No parcelado sem juros, o consumidor faz a compra e as maquininhas costumam antecipar os valores ao lojista com um desconto sobre o total a receber por eles.

O texto acabou sendo aprovado com as mudanças que preveem o limite de juros para o rotativo e o parcelamento da fatura do cartão, mas sem mudanças nas compras sem juros feitas em parcelas pelo consumidor.

Em posicionamento, a Associação Brasileira de Internet (Abranet) —que representa parte das empresas de maquininhas— considerou a aprovação positiva e disse esperar que o projeto seja sancionado, sem vetos, pela Presidência da República.

"O projeto aprovado hoje prevê medidas para melhora das taxas do rotativo do cartão de crédito, sem que haja qualquer mudança no direito do consumidor e do lojista de comprar e vender parcelado sem juros no cartão, mecanismo tão importante para o poder de compra e de venda dos brasileiros e lojistas, notadamente os de menor porte", afirma a entidade.

Já a Febraban (Federação Brasileira de Bancos) afirmou que continuará envolvida nos debates com o governo e o Congresso sobre medidas ligadas ao alto custo do crédito no país.

"No prazo de 90 dias, a Febraban participará de discussões técnicas, em postura colaborativa com a indústria de cartões, o Ministério da Fazenda, o Conselho Monetário Nacional e o Banco Central. Apesar de o tema ser muito complexo, estamos confiantes de que a indústria de cartões, juntamente com o regulador e o governo, terá sucesso em promover evoluções materiais na dinâmica do cartão de crédito", disse a entidade.

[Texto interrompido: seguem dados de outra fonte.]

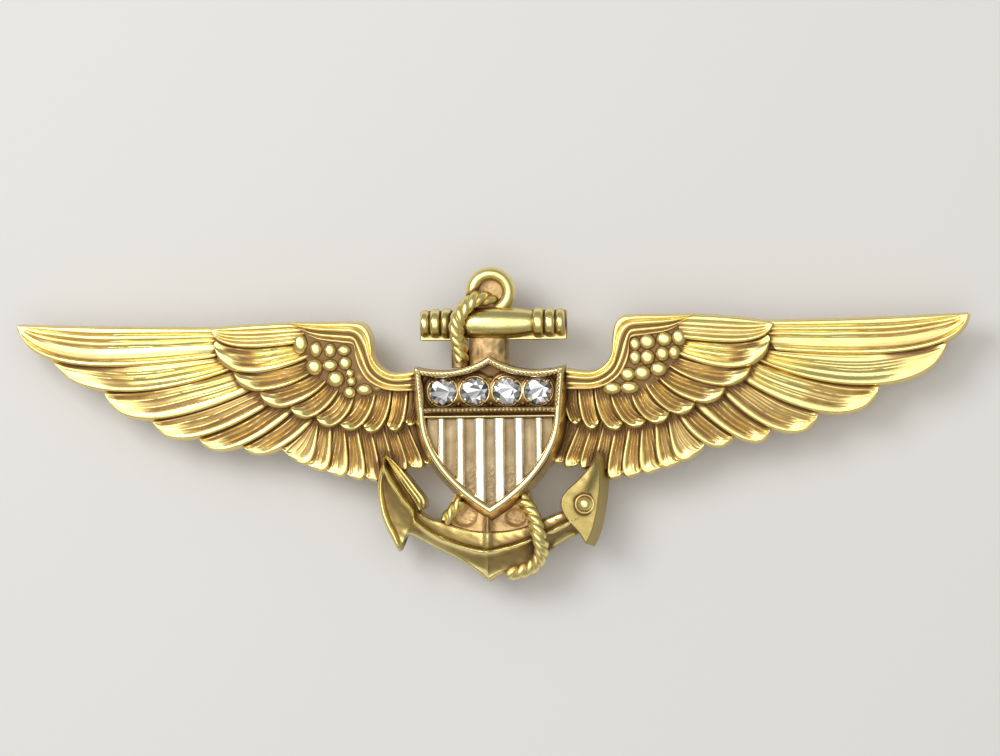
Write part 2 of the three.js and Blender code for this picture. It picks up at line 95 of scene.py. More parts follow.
def through(knots: list, per: int) -> Array:
    """A smooth line through its knots, with as many points between each two of them.

    Each stretch is the Catmull-Rom cubic of its four nearest knots.

    Args:
        knots: Points to pass through.
        per: Points in each stretch.

    Returns:
        Points, shape (per (knots - 1) + 1, k).
    """
    p = np.asarray(knots, float)
    p = np.vstack([2 * p[0] - p[1], p, 2 * p[-1] - p[-2]])
    t = np.linspace(0, 1, per, endpoint=False)[:, None]
    a, b, c, d = p[:-3, None], p[1:-2, None], p[2:-1, None], p[3:, None]
    dense = 0.5 * (2 * b + (c - a) * t + (2 * a - 5 * b + 4 * c - d) * t**2 + (3 * b - a - 3 * c + d) * t**3)
    return np.vstack([dense.reshape(-1, p.shape[1]), p[-2]])


def spline(knots: list, count: int) -> Array:
    """A smooth line through its knots, evenly spaced along its length."""
    return spaced(through(knots, 16), count)


def spaced(line: Array, count: int) -> Array:
    """The same line with its points evenly spaced by length.

    Args:
        line: Points, shape (n, k).
        count: How many points it gets.

    Returns:
        Points, shape (count, k).
    """
    run = np.concatenate([[0], np.cumsum(np.linalg.norm(np.diff(line, axis=0), axis=1))])
    at = np.linspace(0, run[-1], count)
    return np.stack([np.interp(at, run, line[:, k]) for k in range(line.shape[1])], axis=1)


def unit(vectors: Array) -> Array:
    """Vectors scaled to length 1."""
    return vectors / np.maximum(np.linalg.norm(vectors, axis=-1, keepdims=True), 1e-9)


def around(count: int) -> Array:
    """Angles evenly spaced round a circle, from 0."""
    return np.linspace(0, 2 * np.pi, count, endpoint=False)


def right_of(line: Array) -> Array:
    """Unit directions to the right of a flat line's travel."""
    along = unit(np.gradient(line, axis=0))
    return np.stack([along[:, 1], -along[:, 0]], axis=1)


def stretch_of(v: Array, breaks: tuple) -> tuple:
    """Which stretch each place lies in, and how far along it.

    Args:
        v: Places, 0 to 1.
        breaks: The stretches' ends, with 0 first and 1 last.

    Returns:
        The stretches' numbers and the shares of their lengths, two arrays.
    """
    b = np.asarray(breaks)
    i = np.clip(np.searchsorted(b, v, side="right") - 1, 0, len(b) - 2)
    return i, (v - b[i]) / (b[i + 1] - b[i])


def ribs(v: Array, breaks: tuple, heights: tuple, fullness: float = 2.4) -> Array:
    """Rounded ribs side by side with a sharp groove between each two.

    In a rib from b to c the height is h (1 - |2 (v - b) / (c - b) - 1| ^ fullness).

    Args:
        v: Places across, 0 to 1.
        breaks: The grooves' places, with 0 first and 1 last.
        heights: One height for each rib.
        fullness: How square the ribs are.

    Returns:
        Heights of the same shape as v.
    """
    i, t = stretch_of(v, breaks)
    return np.asarray(heights)[i] * (1 - np.abs(2 * t - 1) ** fullness)


def troughs(v: Array, crests: tuple, heights: tuple, sharpness: float = 4.0) -> Array:
    """Thin crests with wide, flat troughs between them.

    In a trough from b to c the height is h |cos(pi (v - b) / (c - b))| ^ sharpness, with the nearer
    crest's h.

    Args:
        v: Places across, 0 to 1.
        crests: The crests' places, with 0 first and 1 last.
        heights: One height for each crest.
        sharpness: How thin the crests are.

    Returns:
        Heights of the same shape as v.
    """
    i, t = stretch_of(v, crests)
    h = np.asarray(heights)[np.where(t < 0.5, i, i + 1)]
    return h * np.abs(np.cos(np.pi * t)) ** sharpness


def beyond(line: Array, xy: Array) -> Array:
    """Distance from a flat line, positive to the right of its travel.

    Each place takes its nearest point of the line, and the sign comes from the direction to the right there.

    Args:
        line: The line's points, shape (n, 2).
        xy: Places, with their two numbers last.

    Returns:
        Distances, with one for each place.
    """
    gap = xy[..., None, :] - line
    nearest = np.argmin((gap**2).sum(-1), axis=-1)
    step = np.take_along_axis(gap, nearest[..., None, None], axis=-2)[..., 0, :]
    side = (step * right_of(line)[nearest]).sum(-1)
    return np.sign(side) * np.linalg.norm(step, axis=-1)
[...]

Com a aprovação do projeto, a previsão do governo é que, a partir do dia 9, pessoas que ganham até dois salários mínimos ou estão inscritas no CadÚnico (Cadastro Único) para programas sociais do governo federal poderão negociar dívidas de até R$ 20 mil em valores atualizados no Desenrola.

Quem aceitar renegociar a dívida pelo programa terá o nome limpo automaticamente dentro de cinco dias úteis, tempo para a instituição bancária informar que o débito foi negociado.

Na sexta (29), o ministro Fernando Haddad (Fazenda) afirmou que a última etapa do programa deve contemplar 32 milhões de pessoas endividadas. O desconto médio oferecido pelos credores, segundo o ministro, é de 83%.


Empresas dos setores de educação, eletricidade e saneamento chegam a oferecer descontos acima de 90%.

Para renegociar os débitos do Desenrola Brasil, é necessário se cadastrar antes no gov.br. Haddad recomendou que os interessados já façam o cadastro para poderem acessar o site desenrola.com.br a partir do primeiro dia da nova etapa do programa.

Inicialmente, o relator do projeto de lei no Senado, Rodrigo Cunha (Podemos-AL), pretendia fazer uma série de mudanças no texto. Antes do recuo, o senador chegou a dizer que não via prejuízos em atrasar o calendário do programa por 10 ou 15 dias.

Para contornar o mal-estar, o governo prometeu apoiar as sugestões do relator em um novo projeto de lei. Entre outros pontos, Cunha propunha campanhas educativas na TV com recursos do fundo garantidor ou mesmo no programa de rádio Voz do Brasil.


"Vamos tratar esse assunto não mais como individual, porque não pode ser tratado assim. Já estamos falando, individualmente, de 70 milhões de pessoas [endividadas]. Mas sim de um problema social, coletivo, que afeta a economia brasileira", afirmou Cunha durante a sessão.

A falta de prazo para discussão do projeto de lei reacendeu a disputa entre Câmara e Senado, além do debate sobre a instalação das comissões mistas para medidas provisórias —que não ocorreu neste caso, apesar de a criação do programa ter sido feita via MP.

"Nós como Senado somos obrigados a votar sem aprofundamento, sem as mudanças que gostaríamos, por causa dessa lógica —me perdoe, irracional— que se estabeleceu nesta Casa com relação às Medidas Provisórias", disse o líder do governo no Senado, Jaques Wagner (PT-BA).

A reclamação foi reforçada por outros senadores, como Rogério Carvalho (PT-SE). O petista disse que o Senado aprovou com "humildade" o projeto de lei nos termos definidos pela Câmara dos Deputados pensando no sucesso do programa de renegociação de dívidas.

"Vai chegar um momento em que nós vamos ter interrupção do processo legislativo no Brasil porque não é possível conviver com a intransigência de uma Casa com a outra Casa, da Câmara com o Senado. Nós não podemos conviver com isso. Nós somos civilizados, temos como referência o interesse público."